The other assumption is that Soviet forces would have gladly rolled across Western Europe if only NATO had been weak enough. Um, in the 1960s, the Soviet leadership and all the other survivors of World War II in the USSR had direct, personal experience of the cost of taking on Germany twice in the same century: nobody was in any mood for another shooting match with a Western power. Indeed, retrospective assessments of Soviet weapons programs and troop deployments show the Moscow mindset was always thinking defensively.

On China, Stalin had promised Mao the technology to build a nuclear weapon. Although Mao had other priorities at first, public threats by Gen. MacArthur and Gen. Lemay to "nuke" the country caused him to change his mind. This was all well and fine until Khruschev and Mao met and Mao said something that freaked out Khruschev into reneging on Stalin's promise. Coming on top of ideological differences you broadly sketch out, Mao broke all relations and paid off aid debts in farm produce: this led to years where Chinese farmers were turning over to the government more of their output than prudent to survive themselves until the next harvest.

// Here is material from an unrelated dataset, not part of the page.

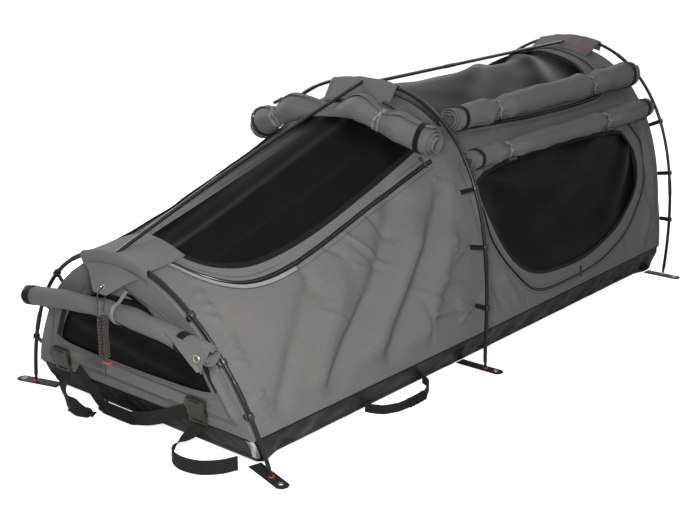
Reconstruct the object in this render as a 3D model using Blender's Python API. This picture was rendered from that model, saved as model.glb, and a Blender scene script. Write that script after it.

On Cambodia, at the time of the Vietnamese assault, the Vietnamese standpoint is that historically, Vietnam has been a viable kingdom/nation-state without control of Cambodia. Obviously, the West wanted to contain the emergence of a newly reunified communist Vietnam and so did China: the upshot was that both Beijing and Washington supported Pol Pot. Um, yeah, hard to swallow, I know. The CIA justification was that he was the only man with an organization capable of running the country. There is also a "Golden Triangle" dimension to all of this that nobody really wants to talk about.

Then there's just a bit of spelling to clean up: It's Kuomintang (Wades-Giles) or Guomindang (Pinyin); it's also Chiang not Chaing befor the given name, Kai-shek.